Recently, she’s added University of Arizona amongst her top six schools that she’s looking to commit to. When asked, “What drew her to adding Arizona to her list,” Kitts responded:

“I’m a big family person and some of my family stay in Arizona. I’ve gained great relationships with the coaching staff. Not to mention, I also just respect their program and I’m excited to go on my visit.”

“Bigger Guard” Movement 

Over the past five to six years, there’s been a shift in guard play in both women and men’s basketball. Many soon realized there are a ton of 6’6 skilled guys that can move like a natural guard. This became very attractive to coaches because it allows versatility within the lineups and adds a ton of issues for opposing teams to gameplan for them as well. Kitts sitting at 6’2 falls under this category of “bigger guard” and allows her access on the court that many players may not have. Kitts has the ability to score at will on all three levels while also being a competent defender and rim protector. 

In fact, she models a lot of her game after Seattle Storm PF Breanna Stewart and Brooklyn Nets Forward Kevin Durant. While she fits the criteria and is highly regarded as one of the faces of the “bigger guard” movement she rather shows humility.

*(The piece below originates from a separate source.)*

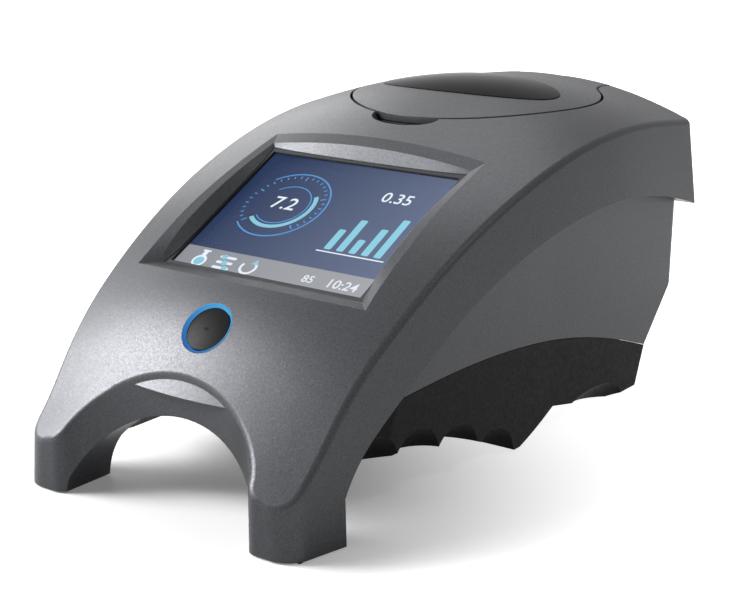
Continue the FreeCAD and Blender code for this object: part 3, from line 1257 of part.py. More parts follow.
def make_battery_strap():
    top = PACK_TOP + PACK_CLEARANCE + STRAP_THICKNESS
    inner = [at(PACK_MIDDLE + side * (PACK_HALF + PACK_CLEARANCE)) for side in (-1, 1)]
    outer = [inner[0] - STRAP_THICKNESS, inner[1] + STRAP_THICKNESS]
    half = STRAP_WIDTH / 2
    bridge = block(-half, half, outer[0], outer[1], top - STRAP_THICKNESS, top)
    legs = [block(-half, half, outer[0], inner[0], STRAP_SEAT, top),
            block(-half, half, inner[1], outer[1], STRAP_SEAT, top)]
    feet = [block(-half, half, outer[0] - STRAP_FOOT, outer[0], STRAP_SEAT, STRAP_SEAT + STRAP_THICKNESS),
            block(-half, half, outer[1], outer[1] + STRAP_FOOT, STRAP_SEAT, STRAP_SEAT + STRAP_THICKNESS)]
    strap = bridge.fuse(legs + feet).removeSplitter()
    return strap.cut([rod(SHANK + 2 * SCREW_CLEARANCE, 6, vec(0, at(distance), STRAP_SEAT - 1))
                      for distance in STRAP_SCREWS])


def make_strap_screws():
    return Part.makeCompound([screw(vec(0, at(distance), STRAP_SEAT + STRAP_THICKNESS), (0, 0, -1),
                                    STRAP_THICKNESS + GRIP_LENGTH - 1) for distance in STRAP_SCREWS])


def make_socket_board():
    board = block(-SOCKET_BOARD[0] / 2, SOCKET_BOARD[0] / 2, SOCKET_BOARD_Y - BOARD_THICKNESS, SOCKET_BOARD_Y,
                  SOCKET_BOARD_HEIGHT - SOCKET_BOARD[1] / 2, SOCKET_BOARD_HEIGHT + SOCKET_BOARD[1] / 2)
    return board.cut([rod(SHANK + 2 * SCREW_CLEARANCE, 6, vec(x, SOCKET_BOARD_Y - 3, SOCKET_BOARD_HEIGHT), vec(0, 1, 0))
                      for x in (-SOCKET_BOSS_SPREAD, SOCKET_BOSS_SPREAD)])


def make_usb_socket():
    width, depth, height = SOCKET_SIZE
    wall = 0.5
    can = block(-width / 2, width / 2, SOCKET_BOARD_Y, SOCKET_BOARD_Y + depth,
                SOCKET_BOARD_HEIGHT - height / 2, SOCKET_BOARD_HEIGHT + height / 2)
    can = can.makeFillet(1.2, [edge for edge in can.Edges if abs(edge.Vertexes[0].Y - edge.Vertexes[1].Y) > 1])
    mouth = block(-width / 2 + wall, width / 2 - wall, SOCKET_BOARD_Y + 2, SOCKET_BOARD_Y + depth + 1,
                  SOCKET_BOARD_HEIGHT - height / 2 + wall, SOCKET_BOARD_HEIGHT + height / 2 - wall)
    tongue = block(-width / 4, width / 4, SOCKET_BOARD_Y + 1, SOCKET_BOARD_Y + depth - 1,
                   SOCKET_BOARD_HEIGHT - 0.4, SOCKET_BOARD_HEIGHT + 0.4)
    return can.cut(mouth).fuse(tongue)


def make_socket_board_screws():
    y = SOCKET_BOARD_Y - BOARD_THICKNESS
    return Part.makeCompound([screw(vec(x, y, SOCKET_BOARD_HEIGHT), (0, 1, 0), BOARD_THICKNESS + GRIP_LENGTH - 1)
                              for x in (-SOCKET_BOSS_SPREAD, SOCKET_BOSS_SPREAD)])


save("top_housing", make_top_housing())
save("base_grip", make_base_grip())
save("front_foot_pads", front_pad_block(0, 0, PAD_THICKNESS))
save("rear_foot_pads", rear_pad_block(0, 0, PAD_THICKNESS))
save("case_screws", make_case_screws())
save("touch_glass", make_touch_glass())
save("screen_gasket", make_screen_gasket())
save("lcd_module", make_lcd_module())
save("screen_bracket", make_screen_bracket())
save("bracket_screws", make_bracket_screws())
save("power_button", make_power_button())
save("button_light_ring", make_button_light_ring())
save("button_board", make_button_board())
save("button_switch", make_button_switch())
save("button_board_screws", make_button_board_screws())
save("lid_shell", make_lid_shell())
save("lid_badge", make_lid_badge())
save("lid_liner", make_lid_liner())
save("lid_liner_screws", make_lid_liner_screws())
save("lid_window", make_lid_window())
save("detector_board", make_detector_board())
save("lid_magnets", make_lid_magnets())
save("catch_plates", make_catch_plates())
save("lid_seal", make_lid_seal())
save("hinge_pin", make_hinge_pin())
save("chamber_tray", make_chamber_tray())
save("tray_screws", make_tray_screws())
save("disc_hub", make_disc_hub())
save("motor_shaft", make_motor_shaft())
save("motor", make_motor())
save("motor_plate", make_motor_plate())
save("motor_plate_screws", make_motor_plate_screws())
save("motor_screws", make_motor_screws())
save("optics_block", make_optics_block())
save("floor_window", make_floor_window())
save("led_board", make_led_board())
save("led_lamps", make_led_lamps())
save("led_board_screws", make_led_board_screws())
save("main_board", make_main_board())
save("board_components", make_board_components())
save("main_board_screws", make_main_board_screws())
save("battery_pack", make_battery_pack())
save("battery_strap", make_battery_strap())
save("strap_screws", make_strap_screws())
save("socket_board", make_socket_board())
save("usb_socket", make_usb_socket())
save("socket_board_screws", make_socket_board_screws())
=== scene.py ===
"""Portable water quality analyzer: its finishes, the lit picture on its display, and a plain studio.

Sizes are in metres unless a name ends in _mm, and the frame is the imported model's: +X to the right of
someone facing the display, +Y from the front legs to the rear, +Z up.
"""
import json
import logging
import math
from dataclasses import dataclass, field
from enum import Enum

import bpy
from mathutils import Matrix, Vector


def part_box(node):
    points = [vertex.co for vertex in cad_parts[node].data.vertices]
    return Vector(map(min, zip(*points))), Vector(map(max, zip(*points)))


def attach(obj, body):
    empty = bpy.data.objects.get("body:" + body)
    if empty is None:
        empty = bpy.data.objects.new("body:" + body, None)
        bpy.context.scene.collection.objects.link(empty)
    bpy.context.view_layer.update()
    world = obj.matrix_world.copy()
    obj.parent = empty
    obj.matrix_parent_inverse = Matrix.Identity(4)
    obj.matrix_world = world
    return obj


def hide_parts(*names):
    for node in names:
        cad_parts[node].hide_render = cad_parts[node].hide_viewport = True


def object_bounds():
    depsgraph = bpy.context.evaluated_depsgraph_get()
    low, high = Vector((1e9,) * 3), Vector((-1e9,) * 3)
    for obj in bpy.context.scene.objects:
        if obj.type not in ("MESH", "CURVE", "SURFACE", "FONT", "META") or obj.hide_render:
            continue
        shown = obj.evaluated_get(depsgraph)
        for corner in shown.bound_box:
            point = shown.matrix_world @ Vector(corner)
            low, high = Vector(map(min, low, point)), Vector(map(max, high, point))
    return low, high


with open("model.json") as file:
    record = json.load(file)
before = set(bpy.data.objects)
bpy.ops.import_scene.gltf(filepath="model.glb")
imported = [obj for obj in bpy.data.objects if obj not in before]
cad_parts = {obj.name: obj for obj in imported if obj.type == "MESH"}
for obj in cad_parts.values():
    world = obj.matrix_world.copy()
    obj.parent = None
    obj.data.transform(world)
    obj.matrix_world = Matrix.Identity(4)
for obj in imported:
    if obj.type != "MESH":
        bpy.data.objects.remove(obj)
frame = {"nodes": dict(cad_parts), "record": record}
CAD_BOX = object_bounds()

LOG = logging.getLogger("analyzer")
MM = 0.001
PHOTO_WIDTH = 731
HOUSING_BODY = "housing"
Colour = tuple[float, float, float]
Place = tuple[float, float]
Socket = bpy.types.NodeSocket


class Run(Enum):
    """The direction along which a brushed or drawn surface is marked."""

    ACROSS = (0.06, 1.0, 1.0)
    ALONG = (1.0, 0.06, 1.0)
    UPRIGHT = (1.0, 1.0, 0.06)
    NONE = (1.0, 1.0, 1.0)


def linear(colour: Colour) -> tuple[float, float, float, float]:
    """Turns a colour as a display shows it into the shader's light values.

    Args:
        colour: red, green and blue from 0 to 1, as displayed.

    Returns:
        Red, green, blue and alpha in linear light.
    """
    parts = [c / 12.92 if c <= 0.04045 else ((c + 0.055) / 1.055) ** 2.4 for c in colour]
    return (parts[0], parts[1], parts[2], 1.0)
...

Kitts explained while many recognize her that way, she’ll never call herself the face of the movement. 

“While I do work on my game daily and try to be as versatile as possible, I don’t feel I am the face of the movement,” Kitts explains. “That title would have to go to Breanna Stewart or Kevin Durant. I’m not there yet, however, I hope people continue to adapt their game similar to mine.”

Kitts “Sh3GotGame Moment”

Believe it or not, Kitts didn’t truly believe she was immensely talented at basketball until just a year or so ago. She explained that many told her that prior to this moment but she personally never bought into the hype. This goes to show even some of the best people in their respective fields have self-doubt and it’s relatable. However, as she began working out with the USA team she began realizing that she’s being asked to represent her country. Not to mention, she was one of the youngest performing at the time and still made the team. Then and only then, did Kitts have her “Sh3GotGame Moment." 

Kitts began believing in herself and her capabilities and it raised her production level to different heights.

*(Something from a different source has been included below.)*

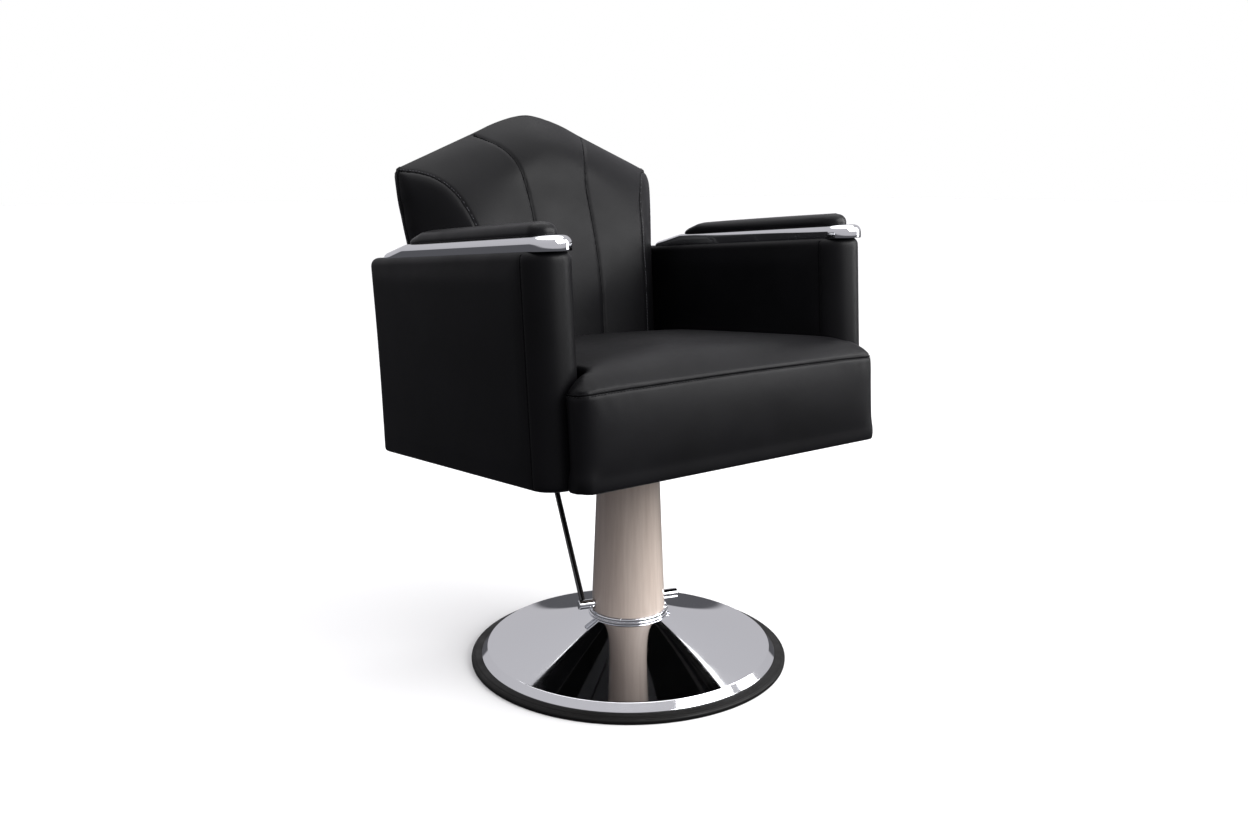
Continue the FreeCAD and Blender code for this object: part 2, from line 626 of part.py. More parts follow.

“Making the USA 18 (U18) team taught me everything I needed to know. It was hands down the best competition I ever played against. When I made this team, I realized then that I was the real deal.”

During these times of self-doubt, Kitts often told herself, “Don’t Trip." It appears that Kitts often over-thinks and she has to calm herself down by telling herself her favorite saying, “Don’t Trip." This is key because in games many athletes begin to get anxious after they’ve been off to a shaky start. So, this mentality of “Don’t Trip” has helped her stay level headed and she’s applied this to all facets of her life.

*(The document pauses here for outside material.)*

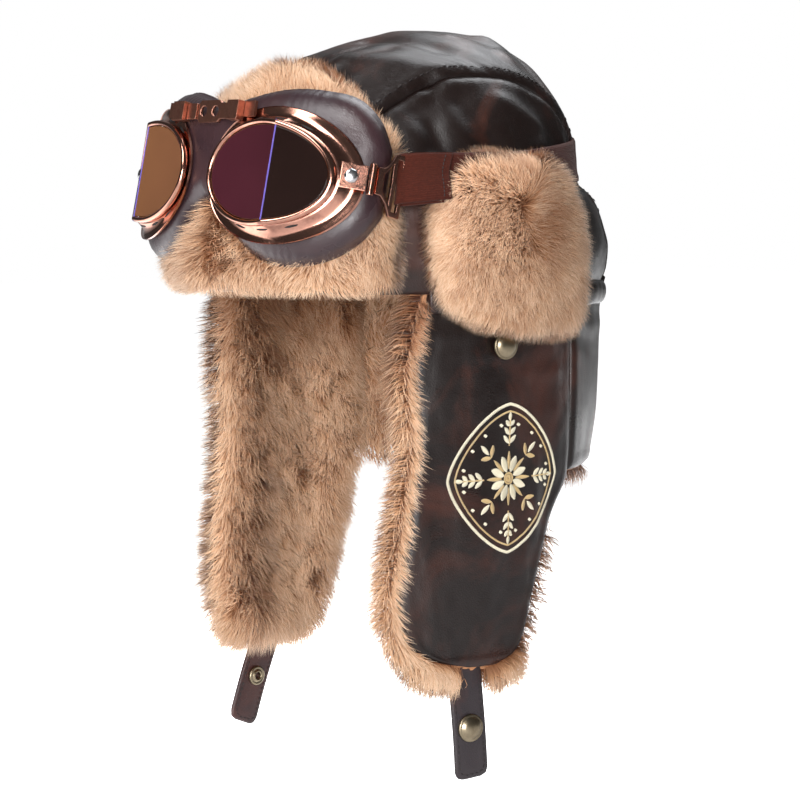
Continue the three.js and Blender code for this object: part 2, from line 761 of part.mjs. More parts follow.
// The flat run of the temple hardware in the goggles' frame: a point at a distance behind the
// hinge plate's front end, first turned outward along the plate and then inward along the buckle
function templePoint(distance) {
  const reach = hingePlateLength + pieceGap + hingePinDiameter;
  const rimEdge = lensCentre + lensHalfWidth;
  const padEnd = goggleArc(cushionHalfArc / goggleRadius, 0, 0);
  const front = new THREE.Vector3(rimEdge + 6 * pieceGap, lensY(rimEdge) + 5 * pieceGap, -1);
  front.x = Math.max(front.x, padEnd.x);
  front.y = Math.min(front.y, padEnd.y - hingeBeforePad);
  const first = Math.min(distance, reach);
  const second = distance - first;
  front.x += first * Math.sin(hingeTurnOut * degrees) - second * Math.sin(buckleTurnIn * degrees);
  front.y += first * Math.cos(hingeTurnOut * degrees) + second * Math.cos(buckleTurnIn * degrees);
  return front;
}

function buckleStart() {
  return hingePlateLength + hingePinDiameter + 3 * pieceGap;
}

// Lays a left side piece, made with +Y along the run and +X outward, at a distance along it
function layAtTemple(geometry, distance, turnOut) {
  const place = templePoint(distance);
  return geometry.rotateZ(-turnOut * degrees).translate(place.x, place.y, place.z);
}

// The room that the fur leaves behind the hinges and buckles of both sides
function templeRoom() {
  const thick = hingePlateHeight;
  const tall = buckleHeight + 2 * seatGap;
  const plate = box(thick, hingePlateLength, hingePlateHeight + 2 * seatGap, 0, 0, 0);
  const buckle = box(thick, buckleLength + 2 * hingePinDiameter, tall, 0, 0, 0);
  const rooms = [
    layAtTemple(plate, hingePlateLength / 2, hingeTurnOut),
    layAtTemple(buckle, buckleStart() + buckleLength / 2, -buckleTurnIn),
  ];
  const left = rooms.map((room) => room.translate(-thick / 2 + 2, 0, 0).applyMatrix4(goggleFrame()));
  return [...left, ...left.map(mirrored)].map(asManifold).reduce((sum, room) => sum.add(room));
}

function addTempleHardware(parent) {
  const sheet = 1.6;
  const plate = box(sheet, hingePlateLength, hingePlateHeight, 0, 0, 0);
  addPair(parent, 'hinge_plate', layAtTemple(plate, hingePlateLength / 2, hingeTurnOut), copper);
  const r = rivetDiameter / 2;
  const profile = [[0, 0], [r, 0], [r, 0.9], [r * 0.75, 1.9], [0, 2.4]];
  const dome = profile.map(([x, y]) => new THREE.Vector2(x, y));
  const rivet = new THREE.LatheGeometry(dome, 12).rotateZ(-90 * degrees);
  rivet.translate(sheet / 2 + pieceGap, 0, 0);
  addPair(parent, 'hinge_rivet', layAtTemple(rivet, hingePlateLength * 0.4, hingeTurnOut), steel);
  const pinHeight = buckleNeckHeight + 2;
  const pin = new THREE.CylinderGeometry(hingePinDiameter / 2, hingePinDiameter / 2, pinHeight, 10);
  pin.rotateX(90 * degrees);
  const pinPlace = hingePlateLength + pieceGap + hingePinDiameter / 2;
  addPair(parent, 'hinge_pin', layAtTemple(pin, pinPlace, hingeTurnOut), copper);
  const neck = buckleNeckHeight / 2;
  const wide = buckleHeight / 2;
  const bar = 2.5;
  const far = buckleLength;
  const outline = [
    [0, -neck], [far * 0.2, -neck], [far * 0.42, -neck - 3], [far * 0.62, -wide], [far, -wide],
    [far, wide], [far * 0.62, wide], [far * 0.42, neck + 3], [far * 0.2, neck], [0, neck],
  ];
  const window = [
    [far * 0.24, -neck + bar], [far * 0.55, -wide + 2 * bar],
    [far * 0.55, wide - 2 * bar], [far * 0.24, neck - bar],
  ];
  const slot = [
    [far * 0.68, -wide + bar], [far - bar, -wide + bar],
    [far - bar, wide - bar], [far * 0.68, wide - bar],
  ];
  const buckle = holedPlate(outline, [window, slot], sheet).translate(0, 0, -sheet / 2);
  buckle.rotateX(90 * degrees).rotateZ(90 * degrees);
  addPair(parent, 'strap_buckle', layAtTemple(buckle, buckleStart(), -buckleTurnIn), copper);
}

// Where the left end of the elastic meets its buckle at a height, as a turn and a lift off the
// shell
function strapStart(z) {
  const end = templePoint(buckleStart() + buckleLength + strapThickness / 2 + seatGap);
  const level = end.clone().applyMatrix4(goggleFrame());
  end.z += (z - level.z) / Math.cos(goggleLean * degrees);
  end.applyMatrix4(goggleFrame());
  let turn = turnAt(end.y, z);
  let lift = 0;
  for (let pass = 0; pass < 8; pass += 1) {
    const normal = headNormal(turn, z);
    lift = end.clone().sub(headPoint(turn, z)).dot(normal);
    turn = turnAt(end.y - lift * normal.y, z);
  }
  return { turn, lift };
}

// The elastic from temple round the back to temple, grown on every side by grow
function strapBand(grow, under) {
  const grid = (face) => steps(2).map((v) => {
    const rise = (v - 0.5) * (strapWidth + 2 * grow);
    const start = strapStart(strapTempleHeight + rise);
    return steps(32).map((u) => {
      const across = Math.abs(2 * u - 1);
      const z = lerp(strapRearHeight, strapTempleHeight, across ** 1.4) + rise;
      const lift = Math.max(seatGap + strapThickness / 2, start.lift * smooth(across, 0.62, 1));
      const turn = (1 - 2 * u) * (start.turn + grow / rimBack);
      return headPoint(turn, z, lift + (face ? strapThickness / 2 + grow : -under));
    });
  });
  return wall(grid(true), grid(false));
}

function strapCutter() {
  return toManifold(strapBand(seatGap, 40));
}

function addSnap(parent, name, point, normal, height, hole) {
  const r = snapDiameter / 2;
  const profile = hole
    ? [[hole / 2, 0], [r * 0.75, 0], [r * 0.75, height], [hole / 2, height], [hole / 2, 0]]
    : [[0, 0], [r, 0], [r, height * 0.35], [r * 0.7, height * 0.9], [0, height]];
  const geometry = new THREE.LatheGeometry(profile.map(([x, y]) => new THREE.Vector2(x, y)), 12);
  const mesh = addMesh(parent, name, geometry, brass);
  mesh.quaternion.setFromUnitVectors(new THREE.Vector3(0, 1, 0), normal);
  mesh.position.copy(point);
  return mesh;
}

function addFlapSnaps(parent) {
  const z = -flapDrop * 0.14;
  const turn = turnAt(-14, z);
  [['left', 1], ['right', -1]].forEach(([side, sign]) => {
    const point = headPoint(sign * turn, z, pieceGap);
    addSnap(parent, `flap_snap_${side}`, point, headNormal(sign * turn, z), snapHeight, 0);
  });
}

// Where a chin strap leaves its flap: x outward, y along the strap's width and z up it
function chinStrapFrame(side) {
  const z = -flapDrop;
  const sign = side === 'left' ? 1 : -1;
  const turn = sign * turnAt(-chinStrapPlaces[side], z);
  const lean = -sign * chinStrapLeans[side] * degrees;
  const outward = headNormal(turn, z);
  const frame = new THREE.Matrix4().makeRotationZ(Math.atan2(outward.y, outward.x));
  frame.multiply(new THREE.Matrix4().makeRotationX(lean));
  return frame.setPosition(levelPoint(turn, z, -leatherWall - 2 * seatGap - chinStrapThickness / 2));
}

// The room that the fur lining leaves for the tucked end of a chin strap
function chinStrapPocket(side) {
  const depth = chinStrapThickness + 4;
  const pocket = box(
    depth, chinStrapWidth + 2 * pieceGap, chinStrapTuck + 40,
    depth / 2 - chinStrapThickness / 2 - pieceGap, 0, chinStrapTuck / 2 - 20 + pieceGap / 2,
  );
  return asManifold(pocket.applyMatrix4(chinStrapFrame(side)));
}

// A chin strap sewn between leather and fur, with its free end hanging below the hem
function addChinStrap(parent, side) {
  const half = chinStrapWidth / 2;
  const corner = 4;
  const end = -chinStrapLength;
  const outline = [
    [-half, chinStrapTuck],
    [-half, end + corner],
    [-half + corner, end],
    [half - corner, end],
    [half, end + corner],
    [half, chinStrapTuck],
  ];
  const geometry = holedPlate(outline, [], chinStrapThickness);
  geometry.translate(0, 0, -chinStrapThickness / 2).rotateX(90 * degrees).rotateZ(90 * degrees);
  const strap = new THREE.Group();
  chinStrapFrame(side).decompose(strap.position, strap.quaternion, strap.scale);
  parent.add(strap);
  addMesh(strap, `chin_strap_${side}`, geometry, leather);
  const face = chinStrapThickness / 2 + pieceGap;
  const down = -chinSnapDown;
  const outward = new THREE.Vector3(1, 0, 0);
  const inward = outward.clone().negate();
  addSnap(strap, `chin_snap_cap_${side}`, new THREE.Vector3(face, 0, down), outward, snapHeight, 0);
  const socket = new THREE.Vector3(-face, 0, down);
  addSnap(strap, `chin_snap_socket_${side}`, socket, inward, snapHeight * 0.6, snapHole);
}

function addGoggles(parent) {
  const goggles = new THREE.Group();
  goggleFrame().decompose(goggles.position, goggles.quaternion, goggles.scale);
  parent.add(goggles);
  addMesh(goggles, 'goggle_cushion', cushionPad(0, cushionDepth, 0), cushionLeather);
  addPair(goggles, 'eyecup', eyecup(), copper);
  addPair(goggles, 'lens_rim', lensRim(), copper);
  addPair(goggles, 'lens_inner', pane(true), tintedGlass);
  addPair(goggles, 'lens_outer', pane(false), tintedGlass);
  addBridge(goggles);
  addTempleHardware(goggles);
}

const helmet = new THREE.Group();
addCrown(helmet);
addHemBand(helmet);
addFlaps(helmet);
addNeckFlap(helmet);
addFlapLinings(helmet);
addNeckLining(helmet);
addVisor(helmet);
addEarPatches(helmet);
addGoggles(helmet);
addMesh(helmet, 'goggle_strap', strapBand(0, strapThickness / 2), elastic);
addFlapSnaps(helmet);
addChinStrap(helmet, 'left');
addChinStrap(helmet, 'right');

export default helmet;
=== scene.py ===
"""Leather flying helmet: fine leather, fur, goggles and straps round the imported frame.

Lengths in this script are millimetres until a mesh is made. +Z is up, the wearer faces -Y and
the wearer's left is +X. The origin is the middle of the head opening.
"""
import functools
import math

import bpy
import numpy as np
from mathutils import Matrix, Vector


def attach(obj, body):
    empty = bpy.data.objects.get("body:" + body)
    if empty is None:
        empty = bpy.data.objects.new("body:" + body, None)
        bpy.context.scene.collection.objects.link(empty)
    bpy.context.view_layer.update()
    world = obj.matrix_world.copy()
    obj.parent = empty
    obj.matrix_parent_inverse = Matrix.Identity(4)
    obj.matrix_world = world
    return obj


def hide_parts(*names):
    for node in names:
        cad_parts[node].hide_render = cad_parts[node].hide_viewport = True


bl_info = {
    "name": "Leather flying helmet",
    "version": (1, 0, 0),
    "blender": (4, 5, 0),
    "location": "3D View > Sidebar > Helmet",
    "description": "Builds the leather, fur, goggles and straps of a flying helmet",
    "category": "Object",
}

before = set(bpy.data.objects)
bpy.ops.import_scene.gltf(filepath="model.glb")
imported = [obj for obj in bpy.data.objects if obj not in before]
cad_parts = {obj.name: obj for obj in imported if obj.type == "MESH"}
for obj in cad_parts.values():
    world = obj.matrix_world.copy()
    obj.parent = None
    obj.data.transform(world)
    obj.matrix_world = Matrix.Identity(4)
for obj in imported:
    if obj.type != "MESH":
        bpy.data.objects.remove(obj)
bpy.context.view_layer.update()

MM = 0.001
BODY = "root"
SIDES = (1, "left"), (-1, "right")
LEVEL = np.array([1, 1, 0])

# The shell, as in the part's own named sizes
CROWN_HEIGHT = 132.0
RIM_HALF_WIDTH = 97.0
RIM_FRONT = 116.0
RIM_BACK = 117.5
APEX_BACK = 8.0
LEATHER = 2.2
GAP = 0.3
SEAT = 0.7
FLAP_DROP = 185.0
NECK_DROP = 92.0
FLAP_FORWARD = 73.0
FLAP_REARWARD = 38.0
PANEL_HALF_WIDTH = 54.0
PANEL_BULGE = 14.0
PANEL_WIDEST = 20.0
BAND_HEIGHT = 12.0
BAND_DEPTH = 2.8

# Rings of the shell: height, then side, front and back as shares of the rim sizes
SHELL = np.array([
    [-1.3 * FLAP_DROP, 0.91, 0.966, 0.62],
    [-0.97 * FLAP_DROP, 0.93, 0.966, 0.71],
    [-0.703 * FLAP_DROP, 0.955, 0.966, 0.785],
    [-0.486 * FLAP_DROP, 0.966, 0.966, 0.865],
    [-0.324 * FLAP_DROP, 0.975, 0.974, 0.915],
    [-0.065 * FLAP_DROP, 0.975, 0.991, 0.925],
    [0.0, 0.98, 0.996, 0.93],
    [0.074 * CROWN_HEIGHT, 0.993, 1.0, 0.958],
    [0.163 * CROWN_HEIGHT, 0.995, 0.991, 0.965],
    [0.267 * CROWN_HEIGHT, 0.974, 0.97, 0.927],
    [0.341 * CROWN_HEIGHT, 0.954, 0.948, 0.878],
    [0.415 * CROWN_HEIGHT, 0.914, 0.918, 0.782],
    [0.504 * CROWN_HEIGHT, 0.89, 0.871, 0.766],
    [0.593 * CROWN_HEIGHT, 0.866, 0.81, 0.756],
    [0.681 * CROWN_HEIGHT, 0.81, 0.724, 0.72],
    [0.77 * CROWN_HEIGHT, 0.735, 0.622, 0.667],
    [0.83 * CROWN_HEIGHT, 0.66, 0.556, 0.62],
    [0.889 * CROWN_HEIGHT, 0.56, 0.461, 0.55],
    [0.941 * CROWN_HEIGHT, 0.436, 0.29, 0.46],
    [0.97 * CROWN_HEIGHT, 0.32, 0.155, 0.375],
    [0.993 * CROWN_HEIGHT, 0.144, 0.052, 0.22],
])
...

While Kitts is extremely young, she’s got her eyes set on making her name bigger than actual basketball itself. She has high hopes one day she can give back to the game by coaching young girls and attempting to help change their lives for the better. 

In conclusion, when asked was there any advice she’s willing to offer to anyone following her journey, she responded:

“Never let anyone tell you what you can’t and can do and always attempt to take control of your fate. Believe in your dreams and most importantly, never give up!”